Every September, says the wonderful wildlife photographer and writer Tim Christie, "pugnacious bull elk go looking for places to practice mayhem. If saplings had legs, they'd run." Bull elk can swiftly rip up a forest by raking trees with their antlers to establish dominance and warn off rivals, Christie writes in Wyoming Wildlife magazine. Once, he watched a "monster bull," accompanied by a small harem, run off a smaller but bold rival.

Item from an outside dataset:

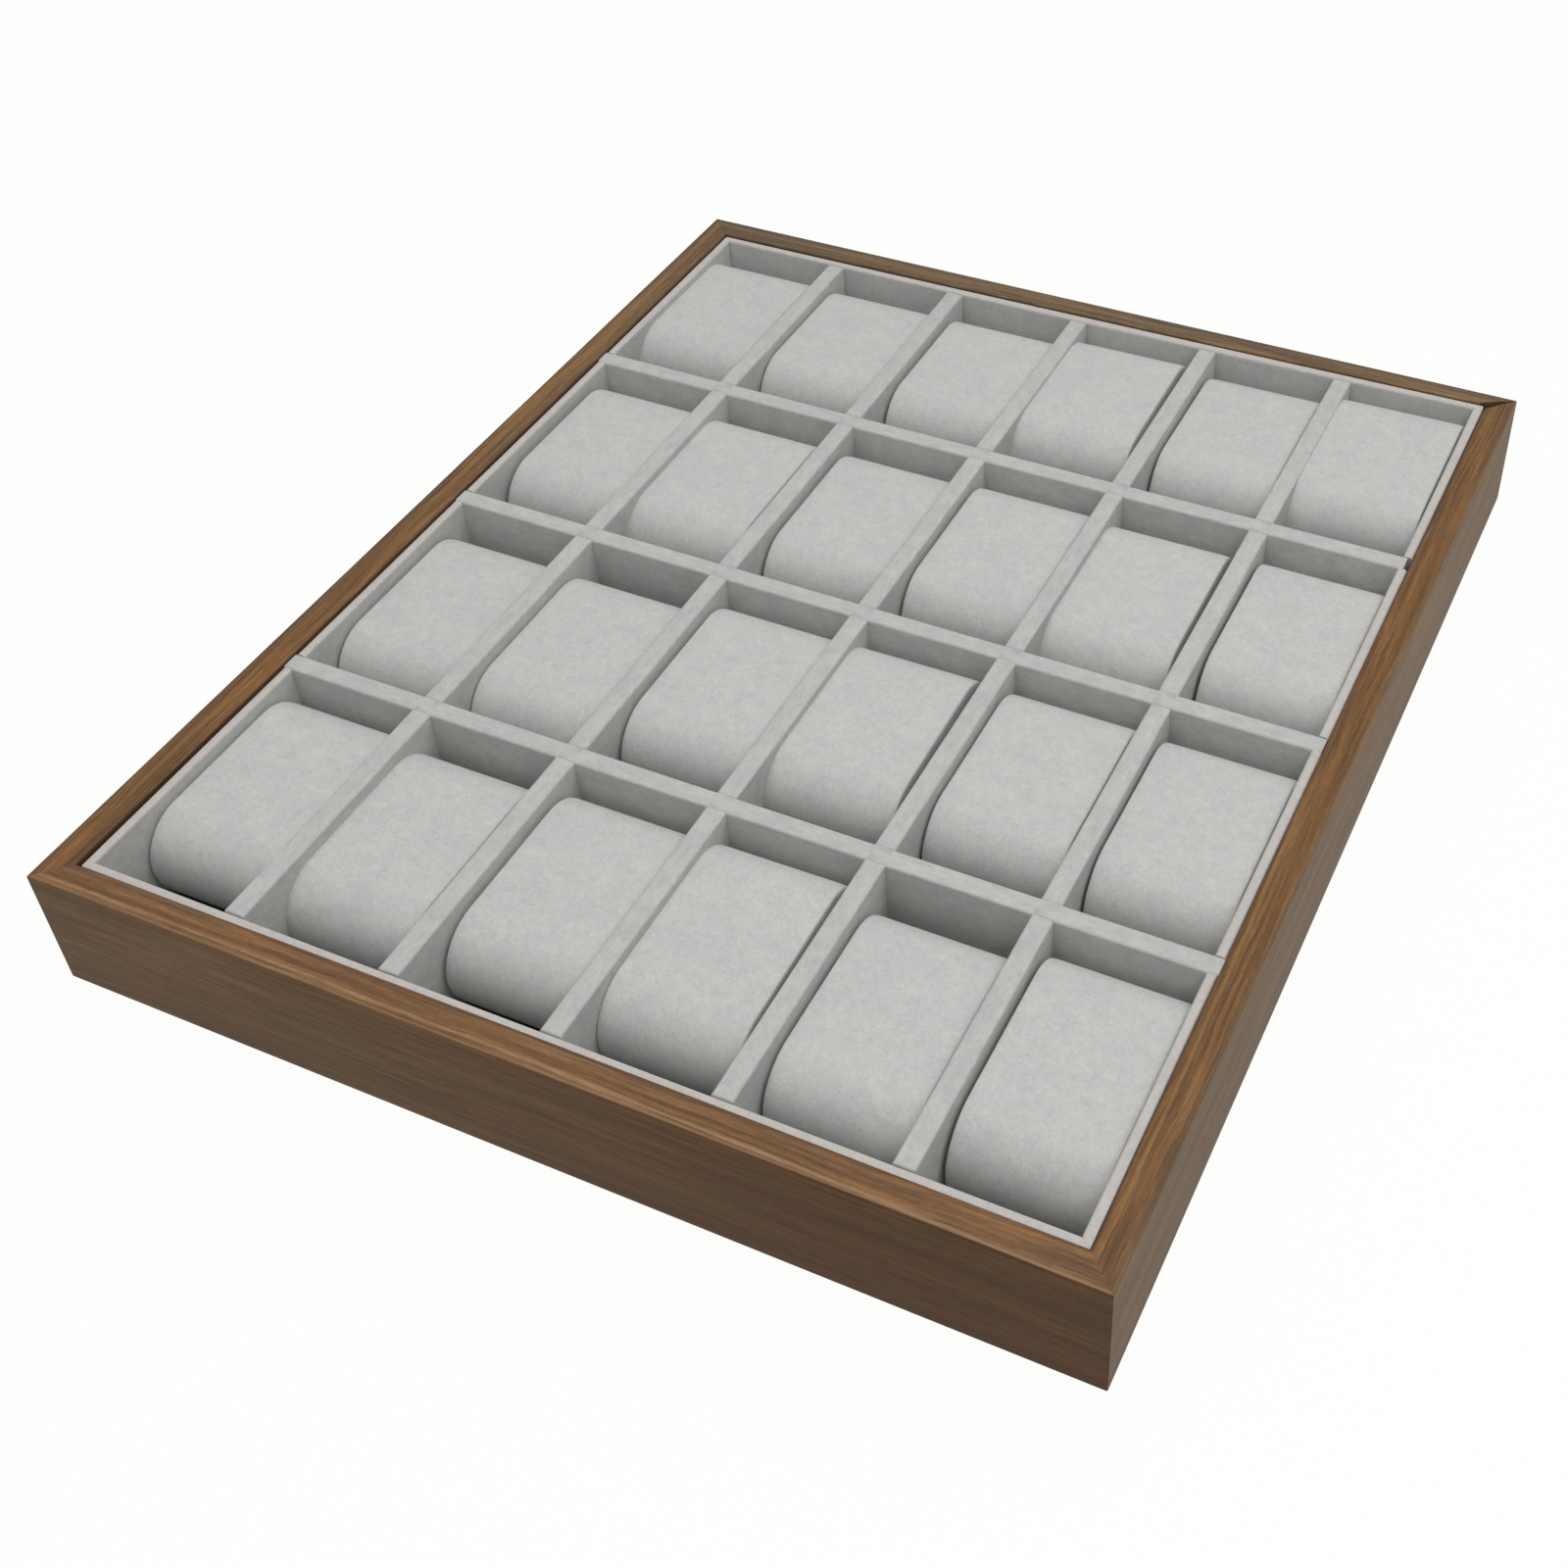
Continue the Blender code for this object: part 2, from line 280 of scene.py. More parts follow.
def put_down():
    """Leaves edit mode and lets go of everything."""
    if bpy.context.object and bpy.context.object.mode != "OBJECT":
        bpy.ops.object.mode_set(mode="OBJECT")
    bpy.ops.object.select_all(action="DESELECT")


def take_up(piece, mode):
    """Makes one piece the only one that operators act on."""
    put_down()
    piece.select_set(True)
    bpy.context.view_layer.objects.active = piece
    bpy.ops.object.mode_set(mode=mode)


def start_block(name, low, high):
    """A cube primitive that fills the box between two corners, all of it in the mesh."""
    put_down()
    low, high = Vector(low), Vector(high)
    bpy.ops.mesh.primitive_cube_add(size=1.0, location=(low + high) / 2, scale=high - low)
    bpy.ops.object.transform_apply(location=True, rotation=True, scale=True)
    piece = bpy.context.object
    piece.name = name
    piece.data.name = name
    return piece


def pick_edges(piece, wanted):
    """In edit mode, selects the edges whose two ends pass the test."""
    bpy.ops.mesh.select_mode(type="EDGE")
    bpy.ops.mesh.select_all(action="DESELECT")
    shape = bmesh.from_edit_mesh(piece.data)
    for edge in shape.edges:
        if wanted(edge.verts[0].co, edge.verts[1].co):
            edge.select_set(True)
    bmesh.update_edit_mesh(piece.data)


def saw(corner, normal):
    """In edit mode, cuts off what lies beyond a plane and closes the cut."""
    bpy.ops.mesh.select_all(action="SELECT")
    bpy.ops.mesh.bisect(plane_co=corner, plane_no=normal, use_fill=True, clear_outer=True)


ARRIS = 0.0007
MITRE_GAP = 0.00002
near = 1e-5
STATIONS = (-0.14, -0.1, -0.05, 0.0, 0.05, 0.1, 0.14)
FRONT_BOW = 0.0009
RIGHT_BOW = 0.0005
BACK_BOW = (-0.0001, 0.0030)


def inner_bow(side, place):
    """How far the inner face of the right or back rail stands in from its drawn line."""
    if side == "right":
        return RIGHT_BOW * (1 - (place / cad_box[1][1]) ** 4)
    share = (place / cad_box[1][0] + 1) / 2
    return BACK_BOW[0] - BACK_BOW[1] * share ** 1.5


def cut_across(axis, places):
    """In edit mode, cuts the faces across at some places along an axis."""
    for place in places:
        middle = Vector((0, 0, 0))
        middle[axis] = place
        normal = Vector((0, 0, 0))
        normal[axis] = 1
        bpy.ops.mesh.select_all(action="SELECT")
        bpy.ops.mesh.bisect(plane_co=middle, plane_no=normal)


# Arris lines: a tan painted highlight, and near-black painted shade.
painted_highlight_arris = (0.30, (0.300, 0.190, 0.110))
painted_shade_arris = (0.60, (0.050, 0.040, 0.032))
rail_looks = {
    "front": {
        "streaks": [
            (175.0, (2.9, 0.006, -0.00005, 185.0, 250.0), 0.9, 0.72, (0.330, 0.205, 0.115)),
            (175.0, (8.0, -0.002, 0.0, 175.0, 260.0), 0.9, 0.25, (0.270, 0.155, 0.080)),
            (190.0, (5.7, 0.0, -0.00008, 215.0, 250.0), 1.4, 0.62, (0.110, 0.052, 0.022)),
        ],
        # Painted shade: the front outer face is darkened, most at its right end.
        "outer_tint_with_painted_light": ((0.61, 0.475, 0.30), (0.92, 0.87, 0.70)),
        "top_tint": ((0.95, 0.93, 0.87), (0.88, 0.86, 0.80)),
        "inner_arris_painted_shade": 0.55,
        "arris": painted_highlight_arris,
    },
    "right": {
        "streaks": [
            (61.0, (7.6, 0.004, 0.00012, 90.0, 110.0), 0.8, 0.65, (0.330, 0.185, 0.072)),
            (171.0, (8.4, -0.004, 0.0, 171.0, 34.0), 0.8, 0.45, (0.290, 0.170, 0.075)),
            (211.0, (3.0, 0.0, 0.0, 215.0, 160.0), 2.2, 0.55, (0.125, 0.060, 0.020)),
            (211.0, (5.6, 0.0, 0.0, 190.0, 150.0), 1.0, 0.30, (0.130, 0.065, 0.018)),
        ],
        # Painted reflection: the right outer face is tinted lighter and greyer, most at its back end.
        "outer_tint_with_painted_light": ((0.98, 1.01, 0.92), (1.12, 1.20, 1.10)),
        "top_tint": ((0.85, 0.81, 0.68), (0.80, 0.75, 0.56)),
        "inner_arris_painted_shade": 0.35,
        "arris": (0.25, (0.110, 0.084, 0.060)),
    },
    "back": {
        "streaks": [
            (175.0, (4.9, 0.003, 0.0, 135.0, 150.0), 0.8, 0.30, (0.230, 0.165, 0.100)),
            (175.0, (2.2, 0.0, 0.0, 175.0, 260.0), 1.4, 0.40, (0.100, 0.082, 0.060)),
        ],
        "outer_tint_with_painted_light": ((0.90, 0.90, 0.90), (0.90, 0.90, 0.90)),
        "top_tint": ((0.69, 0.83, 0.93), (0.82, 0.96, 1.04)),
        "inner_arris_painted_shade": 0.15,
        "arris": painted_shade_arris,
    },
    "left": {
        "streaks": [
            (171.0, (4.8, -0.002, 0.0, 171.0, 140.0), 1.4, 0.30, (0.250, 0.150, 0.066)),
            (350.0, (2.4, 0.0, 0.0, 360.0, 170.0), 1.5, 0.50, (0.098, 0.062, 0.034)),
            (270.0, (7.2, 0.0, 0.0, 272.0, 75.0), 1.5, 0.40, (0.112, 0.060, 0.026)),
        ],
        "outer_tint_with_painted_light": ((0.90, 0.90, 0.90), (0.90, 0.90, 0.90)),
        "top_tint": ((0.83, 0.90, 0.86), (0.89, 0.83, 0.63)),
        "inner_arris_painted_shade": 0.35,
        "arris": painted_shade_arris,
    },
}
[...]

After chasing the challenger for some 200 yards, "the herd bull began thrashing a small pine, using his antlers like a hedge trimmer on the spindly tree, stopping only to bugle before he continued to prune the hapless sapling. … Three trees and an hour later, he returned to the cows and bedded down with them, apparently content he'd served warning that he was the boss." All this jousting with trees, Christie says, often turns an elk's antlers mahogany or black from contact with sap and bark. Meanwhile, captive elk's antlers stay white, as the pen-raised animals have little access to trees or brush. Elk country during the rut, Christie concludes, is always an exciting place to be.
Non-fans of People for the Ethical Treatment of Animals have been known to accuse the nonprofit of being vindictive. When hunter Bradley Greenwood killed a large bull elk near Vernal, Utah, for example, he was injured when its antlers "plunged into his face behind his jaw," reports The Salt Lake Tribune. Just in time he was rescued, only to learn that PETA planned to erect a billboard about the accident, proclaiming: "Payback is hell." Greenwood objected, "I'm about as ethical a hunter as there is," pointing out that he eats the meat all winter, and moreover took the elk in a "clean kill," meaning the animal did not suffer long. A PETA blogger sounded contemptuous. "Now that a recovering Greenwood knows what it feels like to gasp what you believe to be your last breaths, maybe he'll stop killing animals and agree with PETA that compassion feels better than (bad) karma."
The Las Vegas Review-Journal was thrilled to report recently that despite spirited online political opposition, an unnamed 4,052-foot peak on Frenchman Mountain in southern Nevada, has a fine chance of becoming Mount Reagan. Conservative activist Chuck Muth is leading the campaign to honor the nation's 40th president with a peak, and on Sept. 10, he won an initial victory when the Nevada State Board of Geographic Names voted 5-2 in favor of the designation. The next hurdle is a vote by the U.S. Board on Geographic Names, which could come before the end of this year.